Kaza mahalline 50 metre uzaklıktaki apartmanda yaşayan Sadi Müezzin de evde olduğunu, büyük bir gürültü duyduğunu belirterek şunları söyledi: 

“Çok güçlü bir çarpma sesi duydum. Balkona çıktım. Kırmızı bir aracın içerisinde iki kişinin bağrıştığını duydum. Bir şeyler olduğunu anladım. Aracın ön ışıklarından biri de kırıktı. ‘Kaçmayın, plakanızı aldım’ diye bağırdım. Bu şekilde bağırınca araç ışıklarını kapatıp Alayköy çemberi yoluna döndü. Aşağı inip baktığımda kaza olduğunu öğrendim. Tarlanın içinde kesik baş görünce polisi aradım. Polis olay yerine gelince aracın gittiği yönü tarif ettim.”

İlk testte 115 ikinci testte 111 promil alkol çıktı

Tanık Müezzin’in ardından Lefkoşa Trafik Şubesi’nde görevli polis memurları Ahmet Ateş ile Alkan Olgu tanık kürsüsüne çıktı. Polis memurları kaza gecesi Metehan yolunda devriye gezdiklerini, Zephyr Bar’a doğru bir ambulansın siren çalarak gittiğini görmeleri üzerine peşine takıldıklarını ve kaza yerine gittiklerini söylediler. Polis memurları, görgü tanıklarından aracın gittiği yeri öğrendiklerini ve sanığı 500 metre ileride park etmiş şekilde tespit ettiklerini, karakola götürdüklerini anlattılar.

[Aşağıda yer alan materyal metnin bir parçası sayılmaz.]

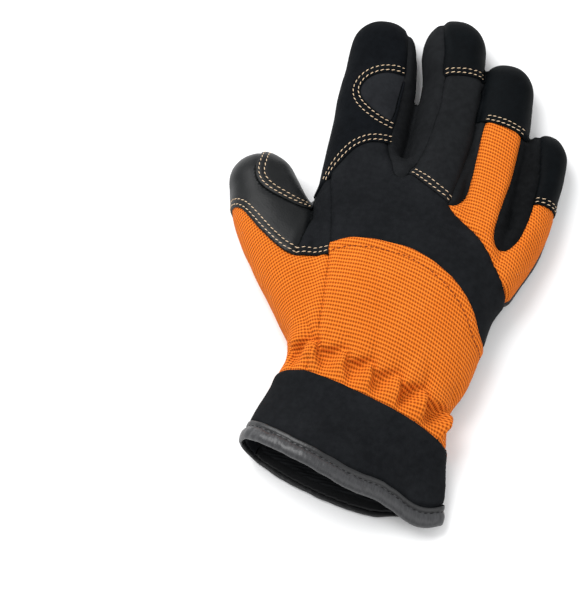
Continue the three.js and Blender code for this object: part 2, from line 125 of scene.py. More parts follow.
def hump(value, middle, width):
    """1 at the middle, falling to nothing within a few widths."""
    return np.exp(-((value - middle) / width) ** 2)


def unit(vector):
    return vector / np.linalg.norm(vector)


def in_frame(point):
    """A point of the tables, in millimetres, as a place in the frame, in metres."""
    return (point + Vector(TABLE_ORIGIN)) * MM


def in_tables(place):
    return place / MM - Vector(TABLE_ORIGIN)


def values_of(rows, key, width=1, kind=float):
    """One value of every row of a mesh's data, as an array."""
    found = np.empty((len(rows), width), kind)
    rows.foreach_get(key, found.ravel())
    return found if width > 1 else found[:, 0]


def row_at(rows, at):
    """A row of a table between two others, on a curve through all the rows."""
    last = len(rows) - 1
    i = max(min(int(at), last - 1), 0)
    t = at - i
    a, b, c, d = (rows[min(max(k, 0), last)] for k in (i - 1, i, i + 1, i + 2))
    found = {}
    for name in a:
        curve = (2 * a[name] - 5 * b[name] + 4 * c[name] - d[name]) * t * t
        curve += (3 * b[name] - a[name] - 3 * c[name] + d[name]) * t ** 3
        found[name] = 0.5 * (2 * b[name] + (c[name] - a[name]) * t + curve)
    return found


def hem_sway(u, s, upper):
    """How far a fully flattened hem lies further up the glove, across its upper and under sides."""
    crest = 2.6 * hump(u, 0.40, 0.24)
    corner = 4.6 * s * hump(u, 0.86, 0.22)
    under = 5 * s * smoothstep(0.3, 0.8, u) + 1.2 * s
    return np.where(upper, crest - corner, under)


def section(centre, across, half_width, height, edge, sides,
            lean=0, flat=0, lift=0, bow=0, recess=0, grow=0):
    """The points round a lying tube: round above, flat below."""
    angle = np.arange(sides) / sides * 2 * math.pi
    c = np.cos(angle)
    s = np.abs(np.sin(angle))
    u = np.sign(c) * np.abs(c) ** BOXINESS
    top_side = np.sin(angle) >= 0
    lower = 1 - flat * smoothstep(*FLATTENED, u)
    spread = np.minimum(1, s * 1.5)
    top = (edge + (height - edge) * s ** BOXINESS) * lower + grow * spread
    under = edge * (1 - np.minimum(1, FLAT_SHARE * s)) * lower - grow * spread
    shift = lean * half_width * np.where(top_side, s, 0)
    out = u * (half_width + grow) + shift
    points = np.empty((sides, 3))
    points[:, 0] = centre[0] + across[0] * out
    drawn_back = recess * s * (1 - OVERREACH * (1 - lower))
    points[:, 1] = centre[1] + across[1] * out + bow * (1 - u * u) + np.where(top_side, drawn_back, 0)
    points[:, 1] += flat * hem_sway(u, s, top_side)
    points[:, 2] = np.where(top_side, top, under) + lift
    return points


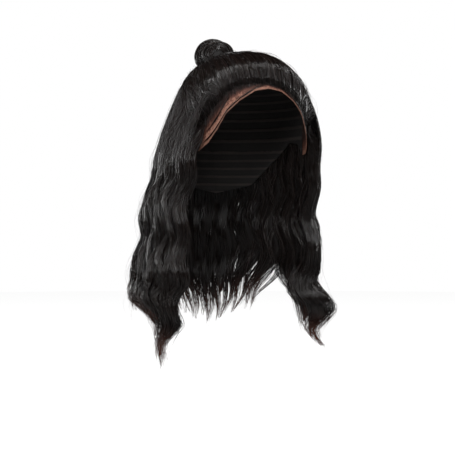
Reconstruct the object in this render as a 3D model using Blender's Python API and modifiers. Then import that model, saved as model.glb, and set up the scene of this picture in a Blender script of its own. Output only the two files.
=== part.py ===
"""Lace front wig in a half-up style: a shaped cap, a sheer lace front, hair swept back
to a top knot, and long body-wave locks that hang round the sides and back.

Metres, +Z up, the wearer faces -Y. The origin is the inside of the crown, where the
cap rests on the top of the head. Longitude is measured in degrees from the front
(-Y) towards the wearer's right (-X). Drop is measured in metres along the surface
from the widest level of the head: negative on the dome above it, positive below.
"""

import math

import bmesh
import bpy
import numpy as np
from mathutils import Vector

MM = 0.001

# Head form inside the cap: a medium head of about 56 cm round the hairline
HEAD_SIDE = 78 * MM
HEAD_LENGTH = 98 * MM
HEAD_CROWN = 112 * MM
DOME_ARC = 150 * MM
SQUARENESS = 2.35
NAPE_DEPTH = 56 * MM
NAPE_TUCK = 0.17
TEMPLE_TUCK = 0.04

# Cap and lace walls
CAP_WALL = 1.8 * MM
LACE_WALL = 1.0 * MM
SEAM_GAP = 0.65 * MM
LACE_END = 79.0
LACE_BAND = ((0, 46 * MM), (40, 42 * MM), (65, 34 * MM), (79, 26 * MM))

# Lower edge of the cap: longitude in degrees, height in metres
CAP_EDGE = (
    (0, -44 * MM),
    (15, -47 * MM),
    (30, -59 * MM),
    (42, -74 * MM),
    (50, -94 * MM),
    (58, -109 * MM),
    (68, -119 * MM),
    (80, -121 * MM),
    (90, -106 * MM),
    (102, -103 * MM),
    (120, -126 * MM),
    (145, -158 * MM),
    (180, -168 * MM),
)

# Hair that is swept back from the lace to the top knot
HAIR_SEAT = 2.7 * MM
SWEPT_LOCKS = 8
SWEPT_RINGS = 12
SWEPT_FROM = 66.0
SWEPT_SETBACK = ((0, 5 * MM), (12, 9 * MM), (30, 14 * MM), (66, 15 * MM))
SWEPT_THICK = 7.2 * MM
SWEPT_END = 0.55
SWEPT_START = 2.6 * MM
KNOT_LONGITUDE = 173.0
KNOT_POLAR = 33.0
GATHER_RADIUS = 9.3
GATHER_SPREAD = 118.0
ROOT_GAP = 0.7
SWEPT_GAPS = (0.014, 0.05)

# Hanging hair: outer reach beyond the head form at each drop below the widest level
FALL_COLUMNS = ("drop", "right", "left", "back", "thick")
FALL = (
    (-90 * MM, 9.5 * MM, 10 * MM, 10 * MM, 7 * MM),
    (-40 * MM, 12 * MM, 12.5 * MM, 13 * MM, 9 * MM),
    (-16 * MM, 18 * MM, 16 * MM, 16 * MM, 12 * MM),
    (0 * MM, 28 * MM, 19.5 * MM, 17 * MM, 15 * MM),
    (20 * MM, 33 * MM, 19.5 * MM, 17 * MM, 18 * MM),
    (53 * MM, 38 * MM, 18 * MM, 15 * MM, 19 * MM),
    (95 * MM, 48 * MM, 21 * MM, 13 * MM, 20 * MM),
    (125 * MM, 50 * MM, 24 * MM, 13 * MM, 20 * MM),
    (160 * MM, 58 * MM, 29 * MM, 14 * MM, 20 * MM),
    (195 * MM, 66 * MM, 40 * MM, 16 * MM, 20 * MM),
    (230 * MM, 58 * MM, 36 * MM, 18 * MM, 19 * MM),
    (275 * MM, 46 * MM, 30 * MM, 20 * MM, 16 * MM),
)
FALL_FROM = 64.0
FALL_SHIFT = 12 * MM
FALL_SHIFT_OVER = 95 * MM
ROOT_RINGS = 6
FALL_STEP = 12.3 * MM
LOCK_GAP = 0.6 * MM

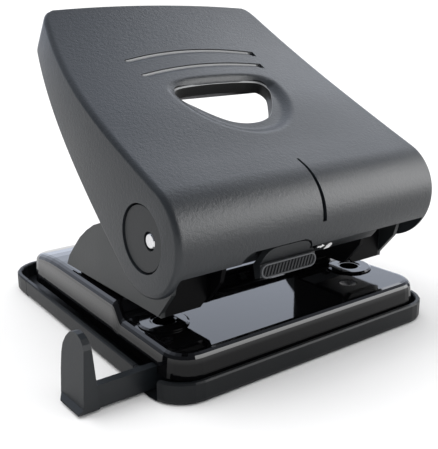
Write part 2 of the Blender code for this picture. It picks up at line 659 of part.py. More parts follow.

Polis memurları, sanığa alkol testi yapıldığını, ilk testte 115, ikinci testte ise 111 promil alkol olduğunun belirlendiğini anlattılar.

Tanıkların dinlenmesinin ardından mahkeme, yeni tanıklar hazırlanması amacı ile duruşmayı 12 Mart tarihine erteledi.